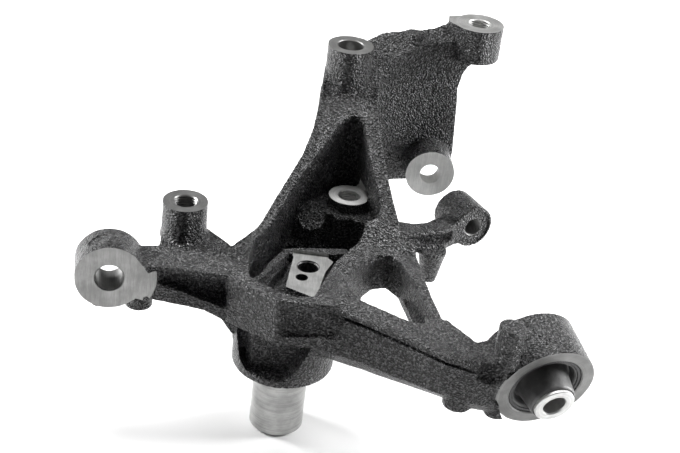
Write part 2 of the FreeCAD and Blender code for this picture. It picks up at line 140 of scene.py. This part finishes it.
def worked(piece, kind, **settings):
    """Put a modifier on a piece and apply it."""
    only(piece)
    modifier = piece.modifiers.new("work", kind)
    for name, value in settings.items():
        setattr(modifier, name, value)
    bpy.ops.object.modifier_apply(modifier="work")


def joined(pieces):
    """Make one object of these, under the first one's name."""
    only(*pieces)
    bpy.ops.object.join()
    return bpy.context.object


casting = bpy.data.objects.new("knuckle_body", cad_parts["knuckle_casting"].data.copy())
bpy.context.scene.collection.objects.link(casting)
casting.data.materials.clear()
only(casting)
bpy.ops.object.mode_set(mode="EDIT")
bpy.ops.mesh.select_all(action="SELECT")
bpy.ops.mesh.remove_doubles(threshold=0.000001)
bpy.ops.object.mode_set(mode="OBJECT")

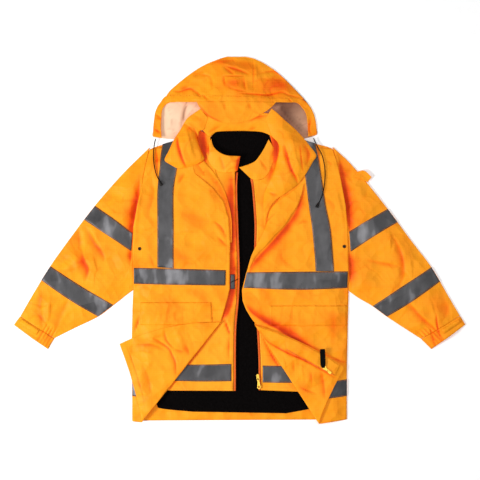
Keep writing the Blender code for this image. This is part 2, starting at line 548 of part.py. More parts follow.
──────
#### TASK GOAL:
Give back the whole listing exactly as it reads.

#### EXPECTED ANSWER:
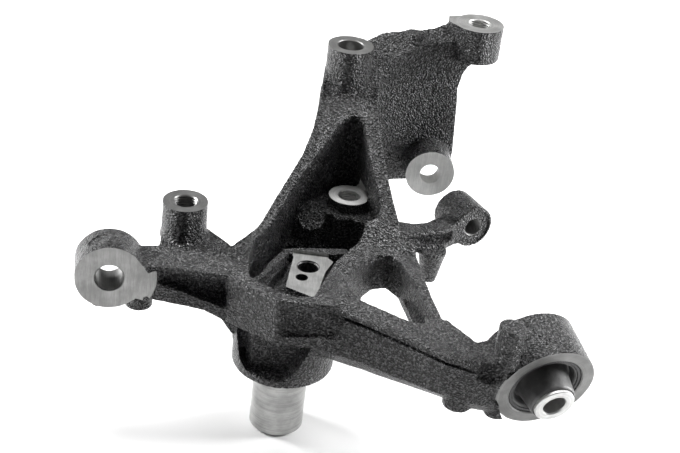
Write part 2 of the FreeCAD and Blender code for this picture. It picks up at line 140 of scene.py. This part finishes it.
def worked(piece, kind, **settings):
    """Put a modifier on a piece and apply it."""
    only(piece)
    modifier = piece.modifiers.new("work", kind)
    for name, value in settings.items():
        setattr(modifier, name, value)
    bpy.ops.object.modifier_apply(modifier="work")


def joined(pieces):
    """Make one object of these, under the first one's name."""
    only(*pieces)
    bpy.ops.object.join()
    return bpy.context.object


casting = bpy.data.objects.new("knuckle_body", cad_parts["knuckle_casting"].data.copy())
bpy.context.scene.collection.objects.link(casting)
casting.data.materials.clear()
only(casting)
bpy.ops.object.mode_set(mode="EDIT")
bpy.ops.mesh.select_all(action="SELECT")
bpy.ops.mesh.remove_doubles(threshold=0.000001)
bpy.ops.object.mode_set(mode="OBJECT")

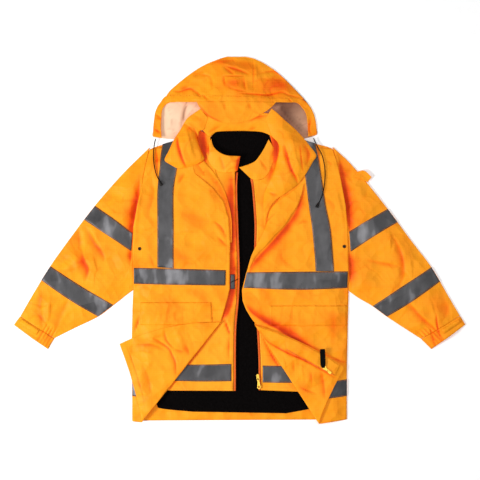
Keep writing the Blender code for this image. This is part 2, starting at line 548 of part.py. More parts follow.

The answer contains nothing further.